Rees and the Irish tried to establish their passing attack in the first half, throwing 29 times in the opening 30 minutes. But the Scarlet Knights' defense stood tall in the red zone.
Brindza opened the scoring with a 21-yard field goal, then Kyle Federico answered for the Scarlet Knights with a 36-yard try. Rees and TJ Jones led the Irish down the field, with the latter scoring on an eight-yard run.
Dodd then answered on the following drive. He found Brandon Coleman on a beautiful 51-yard pitch and catch down the sideline, and two plays later the duo connected for a 14-yard touchdown pass.
In the second quarter, Brindza and Federico, who went 3-for-3 on field goal tries, again traded scores. The Fighting Irish and Scarlet Knights went into halftime even at 13.
But the Irish, led by Cam McDaniel (17 carries for 83 yards), Taurean Folston (17 for 78), Brindza and Martin took over in the second half. Folston's three-yard touchdown plunge with 3:38 remaining provided the exclamation point on a Pinstripe Bowl victory and a nine-win season.
Notre Dame became the third different school to lift the George M. Steinbrenner III Championship Trophy, joining two-time winner Syracuse (2010 and 2012) and Rutgers (2011).

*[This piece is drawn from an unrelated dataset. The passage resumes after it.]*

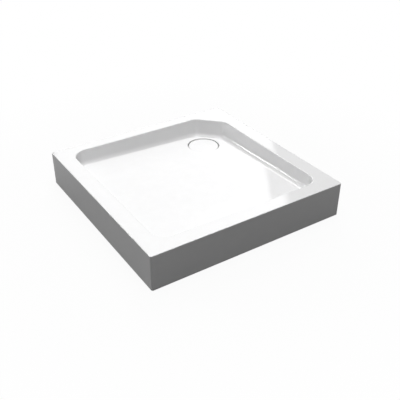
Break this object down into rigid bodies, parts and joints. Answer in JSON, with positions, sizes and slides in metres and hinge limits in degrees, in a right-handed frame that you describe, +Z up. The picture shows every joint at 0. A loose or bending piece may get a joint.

The conclusion of the game also ushered in a new era for the Pinstripe Bowl. Beginning in 2014, the game will feature a Big Ten team against an Atlantic Coast Conference opponent. With Rutgers' impending move to the Big 10, the Scarlet Knights could return next season to go for their second title. And with Syracuse now a member of the ACC, the Orange could vie for their third.
For now, though, it's the Fighting Irish who leave New York on top.
NOTES: Brindza finished 5-for-6, setting Pinstripe Bowl records for field goals made and field goals attempted…Federico briefly held the Bowl mark for longest field goal with his 47-yard try mid-way through the fourth quarter…Rees eclipsed 3,000 yards passing for the season, becoming just the third Notre Dame quarterback to reach that mark…Coleman's receiving touchdown was the 20th of his career at Rutgers, tying the school's all-time mark…other Pinstripe Bowl records set include: points scored by a kicker (17 by Brindza) and longest kick return (51 yards by Grant).